JPU Syahdan mengatakan, kasus bermula saat itu terdakwa Akuang selaku pemilik Koperasi Sinar Tani Makmur yang bergerak dalam bidang Simpan Pinjam menghubungi terdakwa Imran.
“Di mana pada tahun 2013, terdakwa Akuang meminta terdakwa Imran yang saat itu menjabat sebagai Kades Tapak Kuda, membuatkan surat keterangan tanah untuk melakukan jual beli tanah di Kawasan Suaka Margasatwa Karang Gading Langkat Timur Laut di Desa Tapak Kuda, Tanjung Pura, Langkat,” jelasnya.
Selanjutnya, terdakwa Akuang memecah surat kepemilikan tanah untuk diajukan sebagai akta jual beli kepada Notaris dan akan ditingkatkan kepemilikan menjadi sertifikat hak milik, yang seharusnya tidak dapat diberikan.
“Sebab, tanah tersebut berada dalam Kawasan Suaka Margasatwa Karang Gading Langkat Timur Laut serta tanpa izin dari pemerintah dalam hal ini adalah Kementerian Kehutanan, menjadi sertifikat hak milik,” ujarnya.
Kedua terdakwa, kata dia, dijerat dengan Pasal 2 Ayat (1) jo Pasal 18 UU Nomor 31 Tahun 1999 sebagaimana telah diubah dengan UU Nomor 20 Tahun 2001 tentang Pemberantasan Korupsi jo Pasal 55 Ayat (1) ke-1 KUHP jo Pasal 64 Ayat (1) KUHP, sebagaimana dakwaan primair.
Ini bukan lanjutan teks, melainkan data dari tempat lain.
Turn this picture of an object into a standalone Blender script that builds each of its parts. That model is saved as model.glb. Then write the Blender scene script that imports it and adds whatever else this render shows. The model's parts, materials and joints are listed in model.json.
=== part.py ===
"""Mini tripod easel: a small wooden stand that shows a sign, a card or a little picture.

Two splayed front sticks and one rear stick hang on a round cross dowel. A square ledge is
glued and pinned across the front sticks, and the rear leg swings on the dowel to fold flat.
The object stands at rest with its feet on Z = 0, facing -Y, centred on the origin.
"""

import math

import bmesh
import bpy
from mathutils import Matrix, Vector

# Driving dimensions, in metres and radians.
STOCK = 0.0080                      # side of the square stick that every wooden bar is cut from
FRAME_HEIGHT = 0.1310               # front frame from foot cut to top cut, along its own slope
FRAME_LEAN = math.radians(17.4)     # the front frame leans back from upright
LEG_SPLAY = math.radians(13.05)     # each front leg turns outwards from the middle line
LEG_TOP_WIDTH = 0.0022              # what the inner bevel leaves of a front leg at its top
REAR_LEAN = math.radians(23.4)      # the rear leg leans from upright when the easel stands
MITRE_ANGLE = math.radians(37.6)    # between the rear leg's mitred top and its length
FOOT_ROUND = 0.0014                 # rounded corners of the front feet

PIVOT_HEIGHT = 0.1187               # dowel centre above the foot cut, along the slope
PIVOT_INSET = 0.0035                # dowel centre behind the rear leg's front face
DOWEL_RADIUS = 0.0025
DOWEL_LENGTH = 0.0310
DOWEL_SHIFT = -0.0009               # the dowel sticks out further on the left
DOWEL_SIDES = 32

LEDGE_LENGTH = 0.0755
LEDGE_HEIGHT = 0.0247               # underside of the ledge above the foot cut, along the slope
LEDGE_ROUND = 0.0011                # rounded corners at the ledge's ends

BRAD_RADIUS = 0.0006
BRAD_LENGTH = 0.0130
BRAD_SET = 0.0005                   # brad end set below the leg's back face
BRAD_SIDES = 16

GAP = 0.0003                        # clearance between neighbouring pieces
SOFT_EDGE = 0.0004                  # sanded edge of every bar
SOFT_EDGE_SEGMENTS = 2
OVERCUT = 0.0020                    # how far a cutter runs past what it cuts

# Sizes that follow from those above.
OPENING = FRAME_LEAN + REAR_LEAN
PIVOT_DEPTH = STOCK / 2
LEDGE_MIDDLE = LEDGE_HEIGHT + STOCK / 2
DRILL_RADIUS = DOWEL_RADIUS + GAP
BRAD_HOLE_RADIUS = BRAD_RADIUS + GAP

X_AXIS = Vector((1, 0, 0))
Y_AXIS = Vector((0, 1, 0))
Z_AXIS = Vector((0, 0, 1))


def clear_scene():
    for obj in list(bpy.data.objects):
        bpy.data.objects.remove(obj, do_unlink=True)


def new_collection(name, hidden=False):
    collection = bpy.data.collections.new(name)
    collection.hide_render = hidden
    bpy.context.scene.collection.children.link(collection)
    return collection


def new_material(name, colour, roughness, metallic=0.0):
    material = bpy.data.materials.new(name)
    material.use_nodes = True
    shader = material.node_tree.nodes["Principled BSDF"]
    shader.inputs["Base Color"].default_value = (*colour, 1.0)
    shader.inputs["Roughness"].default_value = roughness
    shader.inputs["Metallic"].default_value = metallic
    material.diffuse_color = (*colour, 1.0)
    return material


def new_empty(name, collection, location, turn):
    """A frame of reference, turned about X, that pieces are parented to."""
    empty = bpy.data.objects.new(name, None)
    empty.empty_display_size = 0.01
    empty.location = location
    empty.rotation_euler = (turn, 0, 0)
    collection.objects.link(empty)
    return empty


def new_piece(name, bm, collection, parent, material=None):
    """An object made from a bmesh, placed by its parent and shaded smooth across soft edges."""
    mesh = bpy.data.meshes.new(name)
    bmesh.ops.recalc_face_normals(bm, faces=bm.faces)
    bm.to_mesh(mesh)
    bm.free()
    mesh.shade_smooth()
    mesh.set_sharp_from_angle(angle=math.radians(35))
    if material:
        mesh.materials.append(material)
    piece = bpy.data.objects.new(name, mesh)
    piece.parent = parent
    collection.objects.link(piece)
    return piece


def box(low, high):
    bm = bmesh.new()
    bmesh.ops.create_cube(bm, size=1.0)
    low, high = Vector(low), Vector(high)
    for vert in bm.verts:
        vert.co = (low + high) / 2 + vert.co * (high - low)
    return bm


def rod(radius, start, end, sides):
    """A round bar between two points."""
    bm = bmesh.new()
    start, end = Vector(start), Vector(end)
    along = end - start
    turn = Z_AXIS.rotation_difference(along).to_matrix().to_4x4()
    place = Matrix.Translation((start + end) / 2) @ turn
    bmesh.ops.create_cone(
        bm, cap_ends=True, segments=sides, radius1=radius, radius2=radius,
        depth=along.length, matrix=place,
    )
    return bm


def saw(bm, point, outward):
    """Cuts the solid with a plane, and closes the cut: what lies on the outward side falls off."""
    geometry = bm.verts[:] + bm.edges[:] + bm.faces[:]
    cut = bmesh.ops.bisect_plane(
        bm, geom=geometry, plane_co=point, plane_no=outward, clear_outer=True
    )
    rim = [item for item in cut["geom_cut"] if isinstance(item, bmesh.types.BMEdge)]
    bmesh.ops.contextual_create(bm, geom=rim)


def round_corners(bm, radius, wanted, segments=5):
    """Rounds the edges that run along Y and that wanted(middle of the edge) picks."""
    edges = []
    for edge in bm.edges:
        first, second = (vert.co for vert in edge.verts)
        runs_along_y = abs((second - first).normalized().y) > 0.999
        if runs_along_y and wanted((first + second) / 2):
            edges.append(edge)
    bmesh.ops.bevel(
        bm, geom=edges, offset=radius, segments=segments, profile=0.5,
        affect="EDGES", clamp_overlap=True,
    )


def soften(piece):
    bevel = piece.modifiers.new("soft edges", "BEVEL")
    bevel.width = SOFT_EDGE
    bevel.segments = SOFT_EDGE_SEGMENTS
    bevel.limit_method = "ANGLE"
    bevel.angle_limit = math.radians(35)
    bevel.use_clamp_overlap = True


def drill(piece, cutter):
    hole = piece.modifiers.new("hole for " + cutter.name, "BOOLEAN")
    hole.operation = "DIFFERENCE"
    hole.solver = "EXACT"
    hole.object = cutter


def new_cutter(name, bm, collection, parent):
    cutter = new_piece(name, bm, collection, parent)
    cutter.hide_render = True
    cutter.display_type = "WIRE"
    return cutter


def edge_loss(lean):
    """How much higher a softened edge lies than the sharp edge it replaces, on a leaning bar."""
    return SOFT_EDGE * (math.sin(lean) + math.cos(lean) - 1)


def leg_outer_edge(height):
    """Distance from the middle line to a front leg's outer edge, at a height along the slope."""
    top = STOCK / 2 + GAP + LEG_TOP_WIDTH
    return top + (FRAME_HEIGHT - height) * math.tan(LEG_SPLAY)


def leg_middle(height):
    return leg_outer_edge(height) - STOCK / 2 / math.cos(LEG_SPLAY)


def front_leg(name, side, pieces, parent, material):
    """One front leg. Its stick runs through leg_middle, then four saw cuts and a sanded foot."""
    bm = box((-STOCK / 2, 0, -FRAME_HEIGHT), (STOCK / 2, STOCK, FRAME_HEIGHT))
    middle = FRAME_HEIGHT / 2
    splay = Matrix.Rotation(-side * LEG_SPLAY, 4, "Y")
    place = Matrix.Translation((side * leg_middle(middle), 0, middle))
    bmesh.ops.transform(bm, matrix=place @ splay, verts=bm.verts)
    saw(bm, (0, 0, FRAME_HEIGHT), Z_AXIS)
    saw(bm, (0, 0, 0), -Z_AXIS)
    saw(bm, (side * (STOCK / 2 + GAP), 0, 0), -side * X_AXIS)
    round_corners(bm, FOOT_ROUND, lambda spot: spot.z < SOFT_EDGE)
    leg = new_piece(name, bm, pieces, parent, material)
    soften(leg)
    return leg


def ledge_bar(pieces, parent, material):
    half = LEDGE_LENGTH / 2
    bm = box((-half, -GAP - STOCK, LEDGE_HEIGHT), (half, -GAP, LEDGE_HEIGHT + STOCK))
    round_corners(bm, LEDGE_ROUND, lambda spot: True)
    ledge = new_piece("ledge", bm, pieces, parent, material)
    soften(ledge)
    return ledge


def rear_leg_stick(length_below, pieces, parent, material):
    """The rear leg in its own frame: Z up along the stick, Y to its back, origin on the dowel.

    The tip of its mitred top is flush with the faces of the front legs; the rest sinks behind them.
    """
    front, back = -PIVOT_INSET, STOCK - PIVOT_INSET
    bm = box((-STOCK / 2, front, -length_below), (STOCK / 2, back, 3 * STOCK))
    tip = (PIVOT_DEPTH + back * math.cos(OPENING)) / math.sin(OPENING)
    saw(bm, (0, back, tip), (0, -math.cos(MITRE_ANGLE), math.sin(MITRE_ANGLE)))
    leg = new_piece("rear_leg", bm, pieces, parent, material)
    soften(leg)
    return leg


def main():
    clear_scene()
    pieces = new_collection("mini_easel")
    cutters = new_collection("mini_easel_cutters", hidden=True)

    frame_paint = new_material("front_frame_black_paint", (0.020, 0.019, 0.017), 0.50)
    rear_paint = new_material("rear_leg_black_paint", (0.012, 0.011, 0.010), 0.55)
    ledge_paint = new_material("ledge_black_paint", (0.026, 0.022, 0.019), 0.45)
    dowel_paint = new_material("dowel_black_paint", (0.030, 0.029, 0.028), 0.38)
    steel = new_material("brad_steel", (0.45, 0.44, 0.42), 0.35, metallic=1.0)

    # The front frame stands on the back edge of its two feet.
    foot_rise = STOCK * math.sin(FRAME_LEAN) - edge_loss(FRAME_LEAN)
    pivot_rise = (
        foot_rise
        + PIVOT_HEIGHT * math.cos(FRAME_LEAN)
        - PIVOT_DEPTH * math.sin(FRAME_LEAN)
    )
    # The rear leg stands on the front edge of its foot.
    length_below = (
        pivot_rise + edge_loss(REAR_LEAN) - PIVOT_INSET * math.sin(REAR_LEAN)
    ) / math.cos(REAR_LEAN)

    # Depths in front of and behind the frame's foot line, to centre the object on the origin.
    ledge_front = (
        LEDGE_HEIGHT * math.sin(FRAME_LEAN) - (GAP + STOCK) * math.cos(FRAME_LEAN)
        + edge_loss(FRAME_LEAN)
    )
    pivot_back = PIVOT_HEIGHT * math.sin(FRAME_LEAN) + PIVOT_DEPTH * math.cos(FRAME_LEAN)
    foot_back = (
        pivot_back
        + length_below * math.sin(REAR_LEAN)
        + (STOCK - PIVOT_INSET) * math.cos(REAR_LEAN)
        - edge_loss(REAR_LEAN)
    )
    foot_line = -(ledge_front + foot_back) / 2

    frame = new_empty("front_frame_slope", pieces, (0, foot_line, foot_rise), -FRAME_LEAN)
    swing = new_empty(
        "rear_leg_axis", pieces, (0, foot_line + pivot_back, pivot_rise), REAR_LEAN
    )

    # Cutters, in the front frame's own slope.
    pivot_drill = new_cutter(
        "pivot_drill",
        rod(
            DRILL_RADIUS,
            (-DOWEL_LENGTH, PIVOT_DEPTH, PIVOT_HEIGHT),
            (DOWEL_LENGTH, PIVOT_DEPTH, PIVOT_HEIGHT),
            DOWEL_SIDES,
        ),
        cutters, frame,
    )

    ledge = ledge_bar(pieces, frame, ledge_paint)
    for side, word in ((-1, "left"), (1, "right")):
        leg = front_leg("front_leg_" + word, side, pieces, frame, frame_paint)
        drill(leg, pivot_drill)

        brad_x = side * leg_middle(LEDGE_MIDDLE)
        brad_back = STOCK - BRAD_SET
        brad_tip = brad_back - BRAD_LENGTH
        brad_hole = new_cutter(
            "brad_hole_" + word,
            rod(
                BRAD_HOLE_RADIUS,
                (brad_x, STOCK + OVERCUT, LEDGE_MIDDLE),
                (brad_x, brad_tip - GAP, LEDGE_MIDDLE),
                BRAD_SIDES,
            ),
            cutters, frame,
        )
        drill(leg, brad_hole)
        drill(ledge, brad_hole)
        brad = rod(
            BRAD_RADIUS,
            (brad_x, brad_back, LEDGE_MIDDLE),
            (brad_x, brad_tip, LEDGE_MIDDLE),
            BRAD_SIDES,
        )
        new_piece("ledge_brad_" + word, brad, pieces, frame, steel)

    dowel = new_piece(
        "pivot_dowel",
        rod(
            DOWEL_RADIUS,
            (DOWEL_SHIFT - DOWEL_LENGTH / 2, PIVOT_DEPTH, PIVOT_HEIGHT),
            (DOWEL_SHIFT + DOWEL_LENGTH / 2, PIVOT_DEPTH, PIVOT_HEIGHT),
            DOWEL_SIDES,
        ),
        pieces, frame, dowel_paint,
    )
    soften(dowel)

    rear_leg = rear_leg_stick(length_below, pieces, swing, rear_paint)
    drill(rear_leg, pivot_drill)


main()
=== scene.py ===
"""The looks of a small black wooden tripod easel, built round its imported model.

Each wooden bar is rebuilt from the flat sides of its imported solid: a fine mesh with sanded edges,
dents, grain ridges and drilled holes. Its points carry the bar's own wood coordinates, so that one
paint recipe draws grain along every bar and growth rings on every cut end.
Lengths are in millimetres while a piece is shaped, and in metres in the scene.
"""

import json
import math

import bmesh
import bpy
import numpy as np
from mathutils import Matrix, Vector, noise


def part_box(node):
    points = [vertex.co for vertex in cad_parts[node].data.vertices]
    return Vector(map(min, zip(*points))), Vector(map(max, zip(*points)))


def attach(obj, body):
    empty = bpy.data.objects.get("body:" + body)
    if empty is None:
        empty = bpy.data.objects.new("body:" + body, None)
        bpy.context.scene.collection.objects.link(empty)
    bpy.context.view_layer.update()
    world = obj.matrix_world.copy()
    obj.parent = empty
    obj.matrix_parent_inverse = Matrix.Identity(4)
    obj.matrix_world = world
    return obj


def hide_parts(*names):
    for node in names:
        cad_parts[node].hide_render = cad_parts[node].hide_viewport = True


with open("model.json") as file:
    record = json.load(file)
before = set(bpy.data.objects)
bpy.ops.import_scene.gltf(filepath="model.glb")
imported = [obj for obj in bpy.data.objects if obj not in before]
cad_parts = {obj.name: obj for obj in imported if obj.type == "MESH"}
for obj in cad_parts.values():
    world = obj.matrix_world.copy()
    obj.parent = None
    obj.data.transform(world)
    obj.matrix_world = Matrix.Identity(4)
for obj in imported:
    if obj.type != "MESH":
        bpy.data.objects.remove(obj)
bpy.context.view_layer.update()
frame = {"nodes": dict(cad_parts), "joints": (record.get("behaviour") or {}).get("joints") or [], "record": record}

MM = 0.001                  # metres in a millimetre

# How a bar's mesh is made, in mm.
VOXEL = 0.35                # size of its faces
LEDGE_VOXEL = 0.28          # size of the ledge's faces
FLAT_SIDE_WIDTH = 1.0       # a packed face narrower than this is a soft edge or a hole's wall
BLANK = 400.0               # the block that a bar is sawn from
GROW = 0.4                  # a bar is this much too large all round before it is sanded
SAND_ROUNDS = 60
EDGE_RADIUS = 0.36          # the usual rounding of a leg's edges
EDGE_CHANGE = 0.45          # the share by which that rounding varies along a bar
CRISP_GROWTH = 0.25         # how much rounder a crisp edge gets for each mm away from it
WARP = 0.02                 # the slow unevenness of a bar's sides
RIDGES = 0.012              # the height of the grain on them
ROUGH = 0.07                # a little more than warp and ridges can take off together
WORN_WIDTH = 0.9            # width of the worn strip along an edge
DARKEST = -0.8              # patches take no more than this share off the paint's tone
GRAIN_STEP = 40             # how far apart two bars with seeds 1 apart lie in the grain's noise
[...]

“Kedua terdakwa juga didakwa melanggar Pasal 3 Ayat (1) jo Pasal 18 Undang-Undang Nomor 31 Tahun 1999 sebagaimana telah diubah dengan Undang-Undang Nomor 20 Tahun 2001 tentang Pemberantasan Korupsi jo Pasal 55 Ayat (1) ke-1 KUHP jo Pasal 64 Ayat (1) KUHP, sebagaimana dakwaan primair,” ujar Syakdan Hamidi Nasution.